1. Field of the Invention
The invention relates to a cutting method of flat wire, and a cutting tool.
2. Description of Related Art
Japanese Patent Application Publication No. 2014-060860 (JP 2014-060860 A) describes film stripping device that strips a film from film-covered flat wire. The film stripping device described in JP 2014-060860 A has a rotating shaft that is parallel to a length direction of the flat wire, and transports the flat wire in a direction orthogonal to the rotating shaft. Then, with the flat wire positioned in the length direction, a plurality of processing means for carrying out processing in the same direction processes an end portion of the flat wire.
In this way, with the technology described in JP 2014-060860 A, a plurality of processing means processes the end portion of the flat wire. More specifically, the plurality of processing means involves chamfering a conductor of the flat wire, and stripping the film off of each side surface of the flat wire. Therefore, the number of processes is large, so the entire process is complicated. Furthermore, when chamfering the conducting wire and stripping off the film, processing must be done with a different cutting tool at different stations. That is, a station is required for each processing process, so a large number of stations are required.

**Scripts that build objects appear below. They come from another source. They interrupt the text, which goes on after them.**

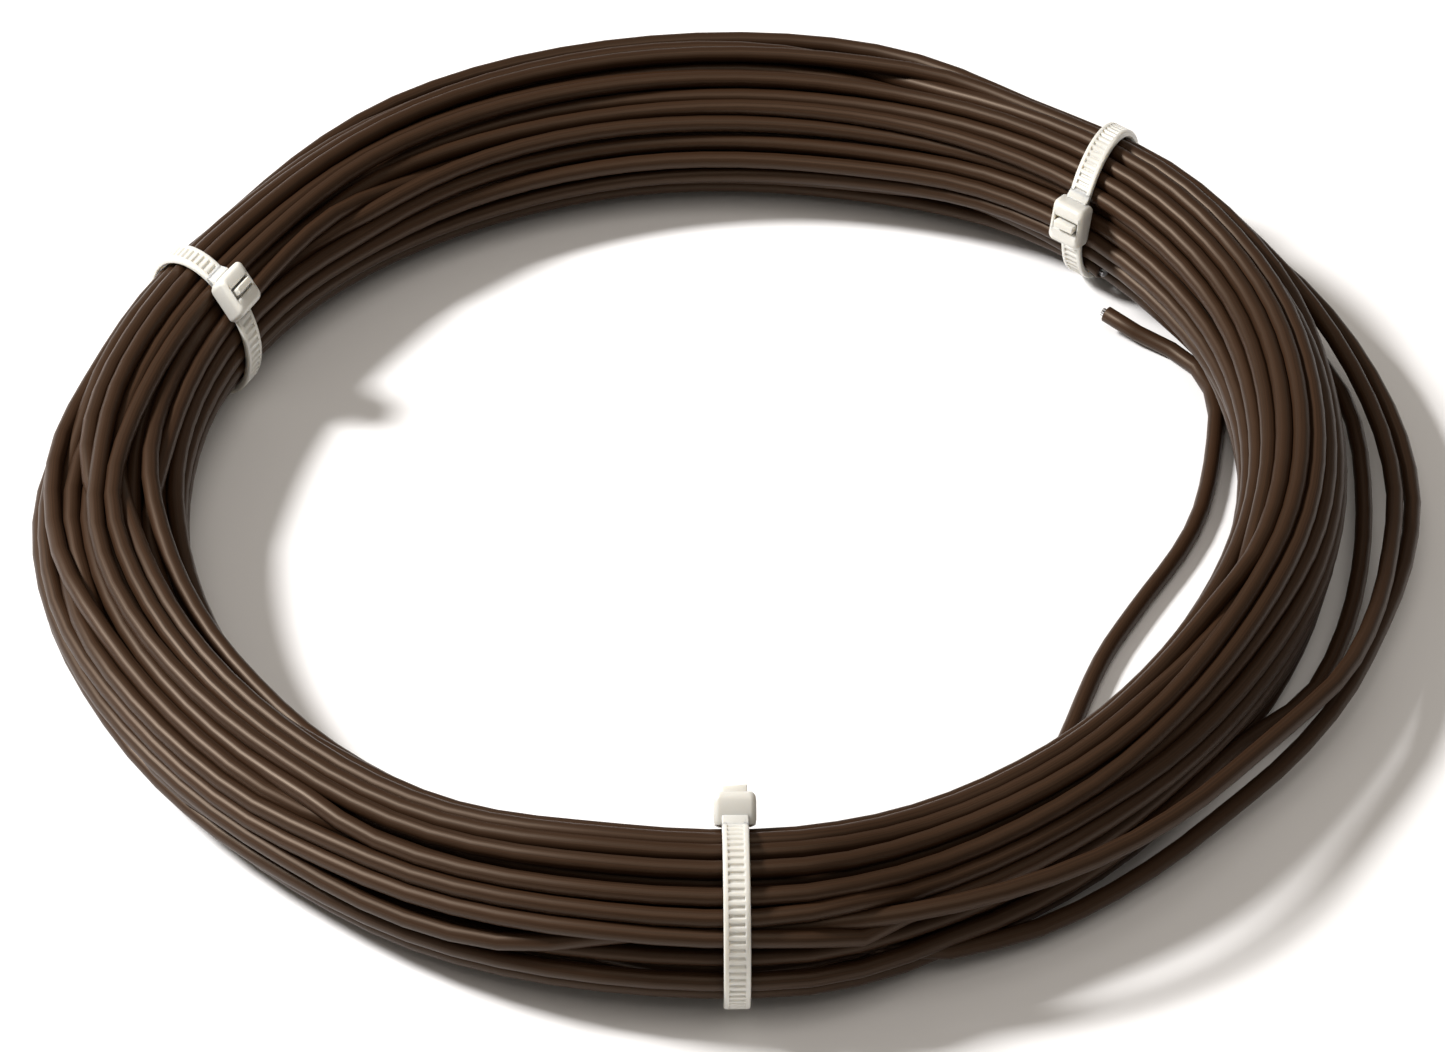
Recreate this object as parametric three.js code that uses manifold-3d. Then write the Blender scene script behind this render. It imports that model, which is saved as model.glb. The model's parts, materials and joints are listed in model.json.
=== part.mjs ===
// A coil of plastic-jacketed steel cable, lying flat and held by three nylon cable ties.
// Millimetres, +Z up. The origin is under the middle of the coil, on the surface that it rests on.

import * as THREE from 'three';
import { mergeVertices } from 'three/addons/utils/BufferGeometryUtils.js';
import Module from 'manifold-3d';

const wasm = await Module();
wasm.setup();

// Driving dimensions of the cable.
const cableDiameter = 2.5;
const jacketBore = 1.9;
const coreDiameter = 1.3;
const coreShowing = 0.6;

// Driving dimensions of a cable tie: the strap, and the head that locks it.
const strapWidth = 3.5;
const strapThickness = 1.1;
const strapFlattening = 0.5;
const headLength = 6.2;
const headWidth = 5.6;
const headHeight = 4.6;
const headCorner = 0.8;
const slotLength = 1.7;
const slotWidth = 4.1;
const slotDepth = 2.6;
const slotCorner = 0.1;
const tailWidth = 3.3;
const tailThickness = 1.0;
const tailStub = 0.9;
const tailSunk = 0.5;
const loopFacets = 22;

// Room left between neighbouring solids.
const clearance = 0.3;

// The ties, by angle round the coil. radius is from the coil's centre to the middle of the bundle, bore is
// the strap loop's inner radius, skew turns the loop off square to the cable, headAngle is measured up from
// the level line towards the coil's centre, and push is how far the tie can be pushed along the bundle.
const ties = [
  { name: 'tie_front', angle: 270.9, radius: 88.7, bore: 11.3, skew: 0, headAngle: 45, push: [-6, 2] },
  { name: 'tie_left', angle: 153.5, radius: 86.0, bore: 9.9, skew: -20, headAngle: 52, push: [-6, 6] },
  { name: 'tie_rear', angle: 49.5, radius: 88.0, bore: 10.4, skew: 15, headAngle: 20, push: [0, 6] },
];

// The loosened bundle between the ties, as its cross-section at angles round the coil. It sags a little, so
// its underside is pressed flat against the surface.
const loosePosts = [
  { angle: 75, radius: 91.5, halfWidth: 15.0, halfHeight: 10.4 },
  { angle: 100, radius: 91.5, halfWidth: 15.0, halfHeight: 10.4 },
  { angle: 122, radius: 90.0, halfWidth: 13.5, halfHeight: 10.4 },
  { angle: 184, radius: 87.4, halfWidth: 11.2, halfHeight: 10.6 },
  { angle: 208, radius: 87.0, halfWidth: 10.6, halfHeight: 10.4 },
  { angle: 232, radius: 87.0, halfWidth: 9.8, halfHeight: 10.0 },
  { angle: 248, radius: 88.0, halfWidth: 9.8, halfHeight: 10.0 },
  { angle: 288, radius: 84.5, halfWidth: 10.0, halfHeight: 10.4 },
  { angle: 304, radius: 82.1, halfWidth: 8.8, halfHeight: 10.8 },
  { angle: 320, radius: 79.6, halfWidth: 8.2, halfHeight: 10.8 },
  { angle: 336, radius: 79.0, halfWidth: 8.0, halfHeight: 10.8 },
  { angle: 360, radius: 81.1, halfWidth: 7.9, halfHeight: 10.8 },
  { angle: 372, radius: 82.8, halfWidth: 8.2, halfHeight: 10.7 },
  { angle: 390, radius: 86.5, halfWidth: 9.6, halfHeight: 10.4 },
];
const sag = 0.8;
const tightMargin = 2.5;

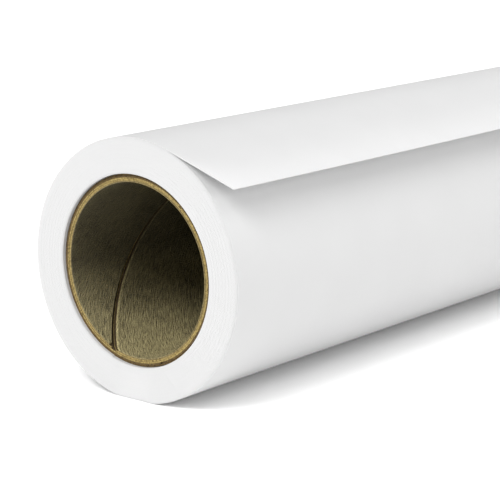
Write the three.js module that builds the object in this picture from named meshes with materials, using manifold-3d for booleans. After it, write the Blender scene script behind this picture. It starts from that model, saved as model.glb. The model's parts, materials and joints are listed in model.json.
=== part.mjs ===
// A roll of seamless background paper: one long white sheet wound on a spiral paperboard core,
// with the sheet's free end standing off the outermost turn.
// Millimetres, +Z up. The roll lies along X and rests on z = 0, centred on the origin in X and Y.
// The free end leaves over the top and points to -Y.
import * as THREE from "three";
import { mergeVertices } from "three/addons/utils/BufferGeometryUtils.js";
import Module from "manifold-3d";

// The sheet
const ROLL_WIDTH = 1350;
const ROLL_RADIUS = 38.5;
const PAPER_BORE_RADIUS = 28;
const PAPER_THICKNESS = 0.2;
const RESTING_FLAT = 14;
const ROLL_SIDES = 60;

// The free end: the angle from +Y at which the sheet leaves the roll, and how far it stands out
const DEPARTURE_ANGLE = THREE.MathUtils.degToRad(108.4);
const FREE_LENGTH = 26.3;
const FREE_END_CLEARANCE = 0.3;

// The core, from its bore outwards
const CORE_BORE_RADIUS = 25.4;
const CORE_RECESS = 1.4;
const PLY_THICKNESS = 0.45;
const GLUE_LINE = 0.05;
const PLY_PITCH = PLY_THICKNESS + GLUE_LINE;
const BODY_PLIES = 3;
const CORE_SIDES = 24;

// The liners are ribbons wound in a helix, butted along an open seam
const LINER_LEAD = 144;
const SEAM_GAP = 1;
const INNER_SEAM_ANGLE = THREE.MathUtils.degToRad(199);
const OUTER_SEAM_ANGLE = THREE.MathUtils.degToRad(19);

// The tape tabs that fix the start of the sheet to the core
const TAPE_THICKNESS = 0.07;
const TAPE_WIDTH = 50;
const TAPE_SIDES = 4;
const TAPE_FIRST_SIDE = 3;
const TAPE_END_DISTANCE = 60;

const CORE_LENGTH = ROLL_WIDTH - 2 * CORE_RECESS;
const AXIS_HEIGHT = Math.sqrt(ROLL_RADIUS ** 2 - (RESTING_FLAT / 2) ** 2);
const SIDE_ANGLE = (2 * Math.PI) / CORE_SIDES;
const LINER_INNER_RADIUS = CORE_BORE_RADIUS;
const LINER_OUTER_RADIUS = CORE_BORE_RADIUS + (BODY_PLIES + 1) * PLY_PITCH;
const CORE_OUTER_RADIUS = LINER_OUTER_RADIUS + PLY_THICKNESS;
const TAPE_INNER_RADIUS = (CORE_OUTER_RADIUS + PAPER_BORE_RADIUS - TAPE_THICKNESS) / 2;

const wasm = await Module();
wasm.setup();

function whitePaper() {
  return new THREE.MeshStandardMaterial({ color: 0xf3f3f1, roughness: 0.85, metalness: 0 });
}

function kraftLiner() {
  return new THREE.MeshStandardMaterial({ color: 0x94804f, roughness: 0.8, metalness: 0 });
}

function greyboard() {
  return new THREE.MeshStandardMaterial({ color: 0xa8905c, roughness: 0.9, metalness: 0 });
}

function paperTape() {
  return new THREE.MeshStandardMaterial({ color: 0xd9c9a0, roughness: 0.6, metalness: 0 });
}

// A corner of the core's polygon: sides are tangent to the circle, so every ring nests in the next.
function corner(radius, index) {
  const angle = index * SIDE_ANGLE;
  const reach = radius / Math.cos(SIDE_ANGLE / 2);
  return new THREE.Vector2(reach * Math.cos(angle), reach * Math.sin(angle));
}

// The corners from one side of the polygon to another, both ends included.
function corners(radius, first, count) {
  return Array.from({ length: count + 1 }, (_, step) => corner(radius, first + step));
}

// A shape drawn in Y and Z, carried along X and centred on x = 0.
function prismAlongX(shape, length, curveSegments = 1) {
  const geometry = new THREE.ExtrudeGeometry(shape, { depth: length, bevelEnabled: false, curveSegments });
  geometry.translate(0, 0, -length / 2);
  const yAxis = new THREE.Vector3(0, 1, 0);
  const zAxis = new THREE.Vector3(0, 0, 1);
  const xAxis = new THREE.Vector3(1, 0, 0);
  return geometry.applyMatrix4(new THREE.Matrix4().makeBasis(yAxis, zAxis, xAxis));
}

// A closed ring of the core: one ply whose butt seam is shut by glue.
function tubePly(innerRadius) {
  const shape = new THREE.Shape(corners(innerRadius + PLY_THICKNESS, 0, CORE_SIDES - 1));
  shape.holes.push(new THREE.Path(corners(innerRadius, 0, CORE_SIDES - 1)));
  return prismAlongX(shape, CORE_LENGTH);
}

// A closed mesh as a manifold solid.
function solidOf(geometry) {
  const bare = geometry.clone();
  bare.deleteAttribute("normal");
  bare.deleteAttribute("uv");
  const merged = mergeVertices(bare);
  const vertProperties = merged.getAttribute("position").array;
  const triVerts = new Uint32Array(merged.index.array);
  return new wasm.Manifold(new wasm.Mesh({ numProp: 3, vertProperties, triVerts }));
}

// A manifold solid as a closed mesh.
function geometryOf(solid) {
  const mesh = solid.getMesh();
  const geometry = new THREE.BufferGeometry();
  geometry.setAttribute("position", new THREE.BufferAttribute(mesh.vertProperties, 3));
  geometry.setIndex(new THREE.BufferAttribute(mesh.triVerts, 1));
  geometry.computeVertexNormals();
  return geometry;
}

// A ribbon wound in a helix with an open butt seam, longer than the core at both ends.
function helicalRibbon(innerRadius, seamAngle) {
  const firstCorner = Math.floor(seamAngle / SIDE_ANGLE) - 2 * CORE_SIDES;
  const cornerCount = Math.ceil(CORE_LENGTH / LINER_LEAD + 3) * CORE_SIDES;
  const positions = [];
  const indices = [];
  for (let step = 0; step <= cornerCount; step += 1) {
    const index = firstCorner + step;
    const turned = index * SIDE_ANGLE - seamAngle;
    const left = -CORE_LENGTH / 2 + (LINER_LEAD * turned) / (2 * Math.PI) + SEAM_GAP / 2;
    const right = left + LINER_LEAD - SEAM_GAP;
    const inside = corner(innerRadius, index);
    const outside = corner(innerRadius + PLY_THICKNESS, index);
    positions.push(left, inside.x, inside.y, right, inside.x, inside.y);
    positions.push(right, outside.x, outside.y, left, outside.x, outside.y);
  }
  for (let step = 0; step < cornerCount; step += 1) {
    for (let edge = 0; edge < 4; edge += 1) {
      const here = 4 * step + edge;
      const beside = 4 * step + ((edge + 1) % 4);
      indices.push(here, beside, beside + 4, here, beside + 4, here + 4);
    }
  }
  const last = 4 * cornerCount;
  indices.push(0, 2, 1, 0, 3, 2);
  indices.push(last, last + 1, last + 2, last, last + 2, last + 3);
  const geometry = new THREE.BufferGeometry();
  geometry.setAttribute("position", new THREE.Float32BufferAttribute(positions, 3));
  geometry.setIndex(indices);
  return geometry;
}

// A liner: the helical ribbon with both ends cut square to the core's length.
function linerPly(innerRadius, seamAngle) {
  const across = 4 * ROLL_RADIUS;
  const cutLength = new THREE.BoxGeometry(CORE_LENGTH, across, across);
  return geometryOf(solidOf(helicalRibbon(innerRadius, seamAngle)).intersect(solidOf(cutLength)));
}

// A tape tab: a patch that lies round a few sides of the core.
function tapeTab() {
  const outer = corners(TAPE_INNER_RADIUS + TAPE_THICKNESS, TAPE_FIRST_SIDE, TAPE_SIDES);
  const inner = corners(TAPE_INNER_RADIUS, TAPE_FIRST_SIDE, TAPE_SIDES).reverse();
  return prismAlongX(new THREE.Shape([...outer, ...inner]), TAPE_WIDTH);
}

// The tight turns of the sheet, settled on a narrow flat along the bottom.
function woundPaper() {
  const halfFlat = Math.asin(RESTING_FLAT / 2 / ROLL_RADIUS);
  const bottom = -Math.PI / 2;
  const shape = new THREE.Shape();
  shape.absarc(0, 0, ROLL_RADIUS, bottom + halfFlat, bottom + 2 * Math.PI - halfFlat, false);
  shape.closePath();
  const outline = new THREE.Shape(shape.getPoints(ROLL_SIDES));
  outline.holes.push(new THREE.Path(corners(PAPER_BORE_RADIUS, 0, CORE_SIDES - 1)));
  return prismAlongX(outline, ROLL_WIDTH);
}

function named(name, geometry, material) {
  const mesh = new THREE.Mesh(geometry, material);
  mesh.name = name;
  return mesh;
}

function buildCore() {
  const core = new THREE.Group();
  core.add(named("core_inner_liner", linerPly(LINER_INNER_RADIUS, INNER_SEAM_ANGLE), kraftLiner()));
  for (let ply = 1; ply <= BODY_PLIES; ply += 1) {
    core.add(named(`core_ply_${ply + 1}`, tubePly(CORE_BORE_RADIUS + ply * PLY_PITCH), greyboard()));
  }
  core.add(named("core_outer_liner", linerPly(LINER_OUTER_RADIUS, OUTER_SEAM_ANGLE), kraftLiner()));
  return core;
}

function buildTapes() {
  const tapes = new THREE.Group();
  const endX = ROLL_WIDTH / 2 - TAPE_END_DISTANCE;
  const places = { near: -endX, middle: 0, far: endX };
  for (const [place, x] of Object.entries(places)) {
    const tab = named(`start_tape_${place}`, tapeTab(), paperTape());
    tab.position.x = x;
    tapes.add(tab);
  }
  return tapes;
}

// The free end lies along the tangent at the line where the sheet leaves the roll.
function buildFreeEnd() {
  const tangent = new THREE.Group();
  tangent.position.set(0, ROLL_RADIUS * Math.cos(DEPARTURE_ANGLE), ROLL_RADIUS * Math.sin(DEPARTURE_ANGLE));
  tangent.rotation.x = DEPARTURE_ANGLE - Math.PI / 2;
  const sheet = new THREE.BoxGeometry(ROLL_WIDTH, FREE_LENGTH, PAPER_THICKNESS);
  const flap = named("free_end", sheet, whitePaper());
  flap.position.set(0, -FREE_LENGTH / 2, FREE_END_CLEARANCE + PAPER_THICKNESS / 2);
  tangent.add(flap);
  return tangent;
}

const roll = new THREE.Group();
roll.position.z = AXIS_HEIGHT;
roll.add(buildCore());
roll.add(buildTapes());
roll.add(named("wound_paper", woundPaper(), whitePaper()));
roll.add(buildFreeEnd());

export default roll;
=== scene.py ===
import json
import math

import bpy
import numpy as np
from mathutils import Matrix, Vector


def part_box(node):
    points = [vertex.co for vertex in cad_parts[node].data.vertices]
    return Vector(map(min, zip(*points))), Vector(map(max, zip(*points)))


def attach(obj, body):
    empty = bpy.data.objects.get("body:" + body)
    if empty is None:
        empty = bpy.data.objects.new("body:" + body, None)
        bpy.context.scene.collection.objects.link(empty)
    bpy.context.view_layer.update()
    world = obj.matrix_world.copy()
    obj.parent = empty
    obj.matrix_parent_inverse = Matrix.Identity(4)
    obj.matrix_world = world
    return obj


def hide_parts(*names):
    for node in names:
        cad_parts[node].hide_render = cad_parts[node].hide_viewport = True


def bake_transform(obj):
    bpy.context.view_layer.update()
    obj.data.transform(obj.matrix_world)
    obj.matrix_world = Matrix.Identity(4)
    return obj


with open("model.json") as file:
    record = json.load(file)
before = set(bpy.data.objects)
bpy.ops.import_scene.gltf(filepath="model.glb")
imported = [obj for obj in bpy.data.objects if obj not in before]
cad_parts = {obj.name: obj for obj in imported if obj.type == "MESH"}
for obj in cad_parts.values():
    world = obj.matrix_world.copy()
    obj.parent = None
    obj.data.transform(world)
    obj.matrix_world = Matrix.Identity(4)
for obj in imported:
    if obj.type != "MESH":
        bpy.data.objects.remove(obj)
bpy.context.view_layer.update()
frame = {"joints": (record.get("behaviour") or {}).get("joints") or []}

# ---------------------------------------------------------------------------------------------
# The camera stands a little above the roll, off its near end and to the side that the free end
# points to, and looks along the roll through a long lens.
NEAR_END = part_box("wound_paper")[0][0]
ROLL_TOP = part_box("wound_paper")[1][2]
ROLL_RADIUS = 0.0385
AXIS_HEIGHT = ROLL_TOP - ROLL_RADIUS

camera_data = bpy.data.cameras.new("camera")
camera_data.sensor_width = 36
camera_data.lens = 139.5
camera_data.clip_start = 0.01
camera_data.clip_end = 50
camera = bpy.data.objects.new("camera", camera_data)
camera.location = (NEAR_END - 0.3937, -0.3625, AXIS_HEIGHT + 0.1254)
camera.rotation_euler = (math.radians(90 - 12.57), 0, math.radians(-50.9))
bpy.context.collection.objects.link(camera)
bpy.context.scene.camera = camera
bpy.context.scene.view_settings.view_transform = "Standard"


# ---------------------------------------------------------------------------------------------
# The stage: a white table far larger than the roll, an even pale room, and three broad
# soft lights. The key shines down the roll from off its near end, into the core's bore. A low fill
# stands on the side that the free end points to, and a high one on that side lifts the table.
def linear(hex_colour, alpha=1.0):
    """An sRGB hex colour as linear RGBA."""
    levels = [int(hex_colour[start:start + 2], 16) / 255 for start in (1, 3, 5)]
    return [v / 12.92 if v <= 0.04045 else ((v + 0.055) / 1.055) ** 2.4 for v in levels] + [alpha]


def add_node(tree, kind, settings=None, inputs=None):
    """A node of that kind with its settings; an input is a value or another node's output."""
    node = tree.nodes.new(kind)
    for key, value in (settings or {}).items():
        setattr(node, key, value)
    for key, value in (inputs or {}).items():
        if isinstance(value, bpy.types.NodeSocket):
            tree.links.new(value, node.inputs[key])
        else:
            node.inputs[key].default_value = value
    return node


def new_material(name, roughness, specular=0.5):
    """An empty material with one Principled shader: returns the material, its tree and the shader."""
    material = bpy.data.materials.new(name)
    material.use_nodes = True
    tree = material.node_tree
    shader = tree.nodes["Principled BSDF"]
    shader.inputs["Roughness"].default_value = roughness
    shader.inputs["Specular IOR Level"].default_value = specular
    return material, tree, shader


TABLE_SIZE = 12
TABLE_WHITE = "#ffffff"
ROOM_STRENGTH = 0.42

table_material, _, table_shader = new_material("matt_white_table", 1.0, specular=0.0)
table_shader.inputs["Base Color"].default_value = linear(TABLE_WHITE)
half_table = TABLE_SIZE / 2
table_mesh = bpy.data.meshes.new("table")
table_corners = [(-half_table, -half_table, 0), (half_table, -half_table, 0)]
table_corners += [(half_table, half_table, 0), (-half_table, half_table, 0)]
table_mesh.from_pydata(table_corners, [], [(0, 1, 2, 3)])
table_mesh.materials.append(table_material)
table = bpy.data.objects.new("table", table_mesh)
bpy.context.collection.objects.link(table)

room = bpy.data.worlds.new("white_room")
room.use_nodes = True
room.node_tree.nodes["Background"].inputs["Color"].default_value = (1, 1, 1, 1)
room.node_tree.nodes["Background"].inputs["Strength"].default_value = ROOM_STRENGTH
bpy.context.scene.world = room


def soft_light(name, strength, spread, azimuth, elevation):
    """Light from far off over a wide angle. Azimuth 0 comes from -X and 90 from -Y, in degrees."""
    light = bpy.data.lights.new(name, "SUN")
    light.energy = strength * math.pi
    light.angle = math.radians(spread)
    lamp = bpy.data.objects.new(name, light)
    lamp.rotation_euler = (0, math.radians(elevation - 90), math.radians(azimuth))
    bpy.context.collection.objects.link(lamp)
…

One example of a related cutting method will be described with reference to FIGS. 12 and 13. FIG. 12 is a flowchart illustrating a related cutting method. FIG. 13 is a perspective view of the structure of a flat wire 20 in the processing processes. The flat wire 20 is a film-covered flat wire in which a film 22 is provided on an outer periphery of a conductor portion 21. Also, in FIG. 13, the Y direction is the length direction of the flat wire 20, the X direction is the width direction, and the Z direction is the thickness direction.
First, in order to mark a cutting location, the film 22 is stripped at a portion of the cutting location (S101). As a result, a portion of the conductor portion 21 is exposed such that the structure shown in A of FIG. 13 is obtained. Then the film 22 is vertically precut (S102). The film 22 on two opposing side surfaces of the flat wire 20 is precut, such that the structure shown in B of FIG. 13 is obtained. Here, the film 22 is precut along two precut lines P1 that are parallel to the X direction.
Next, the film 22 is laterally precut (S103). As a result, the film 22 on the two remaining surfaces of the flat wire 20 is precut such that the structure shown in C of FIG. 13 is obtained. Here, the film 22 is precut at precut lines P2 that are parallel to the Z direction. In the Y direction, the precut lines P2 are in the same positions as the precut lines P1. Next, when the precut film 22 is laterally stripped (S104), the structure shown in D of FIG. 13 is obtained. Here, the film 22 is stripped between the two precut lines P1, on two opposing side surfaces of the flat wire 20. As a result, the conductor portion 21 is exposed. Then, when the flat wire 20 is cut (S105), the structure shown in E of FIG. 13 is obtained.
Next, chamfering is performed on the cut portion of the flat wire 20. Therefore, a tip end portion of the cut portion of the flat wire 20 is vertically chamfered (S106). Here, chamfering is performed on one end of the cut surface. As a result, the structure shown in F of FIG. 13 is obtained. In F of FIG. 13, the shaded area is chamfered. Next, a tip end portion of the cut portion of the flat wire 20 is laterally chamfered (S107). Here, chamfering is performed on both ends of the cut surface. As a result, the structure shown in G of FIG. 13 is obtained. In G of FIG. 13, the shaded areas are chamfered.
Next, the film 22 is stripped from corner portions of the chamfered tapered surface (S108). Here, the film 22 at the location indicated by the arrow in H of FIG. 13 is stripped off. Similarly, the film 22 is stripped from a corner portion of the chamfered tapered surface (S109). Here, the film 22 at the location indicated by the arrow in I of FIG. 13 is stripped off. Then, the film 22 of the two opposing side surfaces of the flat wire 20 is vertically stripped (S110). As a result, the film 22 of the entire cut portion of the flat wire 20 is stripped, such that the conductor portion 21 is exposed, as shown in J of FIG. 13.
In this way, the flat wire 20 is cut via 10 processing processes. Therefore, 10 different stations are required. A reduction in the number of processing processes is desired to reduce the number of stations.
Moreover, when the conductor portion 21 is formed from a conducting wire assembly, each twisted wire is independent. Therefore, when the flat wire 20 without the film is cut by a cutting tool 51, as shown in FIG. 14A, the twisted wires of the conducting wire assembly may separate, as shown in FIG. 14B, from the cutting force of the cutting tool 51, or the end portion of the cut location may deform, as shown in FIG. 14C, from the cutting force of the cutting tool 51.